Set down the material exactly as given, please, from its first line through the line that includes "that carry it.".
-- Begin SUPPLIED INFORMATION --
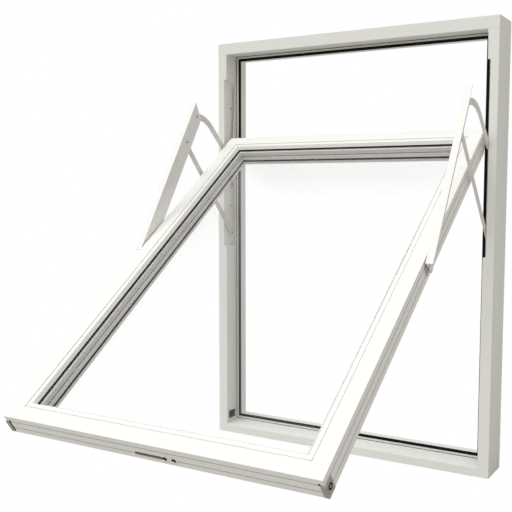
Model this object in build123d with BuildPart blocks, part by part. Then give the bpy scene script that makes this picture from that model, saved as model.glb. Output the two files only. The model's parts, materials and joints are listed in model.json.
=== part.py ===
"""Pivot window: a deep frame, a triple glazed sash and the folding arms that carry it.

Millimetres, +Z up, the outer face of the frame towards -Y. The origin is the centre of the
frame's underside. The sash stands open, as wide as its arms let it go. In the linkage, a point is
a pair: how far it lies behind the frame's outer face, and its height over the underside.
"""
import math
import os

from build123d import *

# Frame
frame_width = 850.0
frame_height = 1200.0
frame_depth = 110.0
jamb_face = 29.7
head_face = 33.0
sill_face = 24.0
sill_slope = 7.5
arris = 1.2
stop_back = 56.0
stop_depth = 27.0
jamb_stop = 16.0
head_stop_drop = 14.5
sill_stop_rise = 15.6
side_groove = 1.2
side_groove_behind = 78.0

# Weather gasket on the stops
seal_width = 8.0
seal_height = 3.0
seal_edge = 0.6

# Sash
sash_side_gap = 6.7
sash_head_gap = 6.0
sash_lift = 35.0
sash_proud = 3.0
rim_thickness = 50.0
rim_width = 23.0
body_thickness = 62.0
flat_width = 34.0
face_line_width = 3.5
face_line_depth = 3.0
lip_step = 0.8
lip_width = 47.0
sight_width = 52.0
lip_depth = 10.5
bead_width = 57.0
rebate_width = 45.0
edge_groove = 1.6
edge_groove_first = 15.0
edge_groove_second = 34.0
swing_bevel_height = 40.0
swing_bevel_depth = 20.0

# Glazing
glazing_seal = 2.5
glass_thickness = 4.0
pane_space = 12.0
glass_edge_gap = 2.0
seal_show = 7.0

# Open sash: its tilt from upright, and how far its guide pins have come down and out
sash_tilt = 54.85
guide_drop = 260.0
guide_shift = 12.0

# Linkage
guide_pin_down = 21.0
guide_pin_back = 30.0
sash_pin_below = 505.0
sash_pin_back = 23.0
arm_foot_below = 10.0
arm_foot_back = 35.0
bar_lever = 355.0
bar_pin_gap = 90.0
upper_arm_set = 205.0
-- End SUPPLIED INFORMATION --
* RESULT OF THIS EXERCISE *
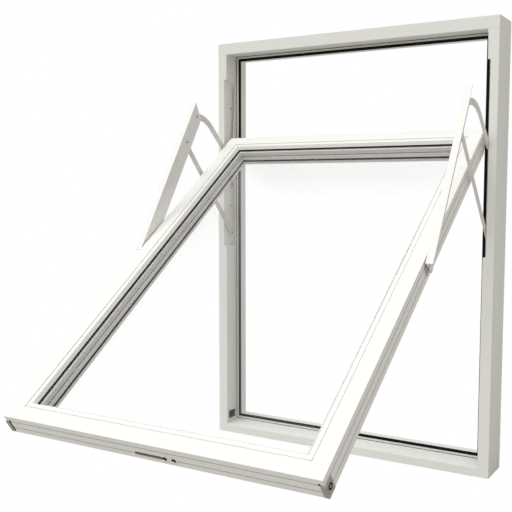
Model this object in build123d with BuildPart blocks, part by part. Then give the bpy scene script that makes this picture from that model, saved as model.glb. Output the two files only. The model's parts, materials and joints are listed in model.json.
=== part.py ===
"""Pivot window: a deep frame, a triple glazed sash and the folding arms that carry it.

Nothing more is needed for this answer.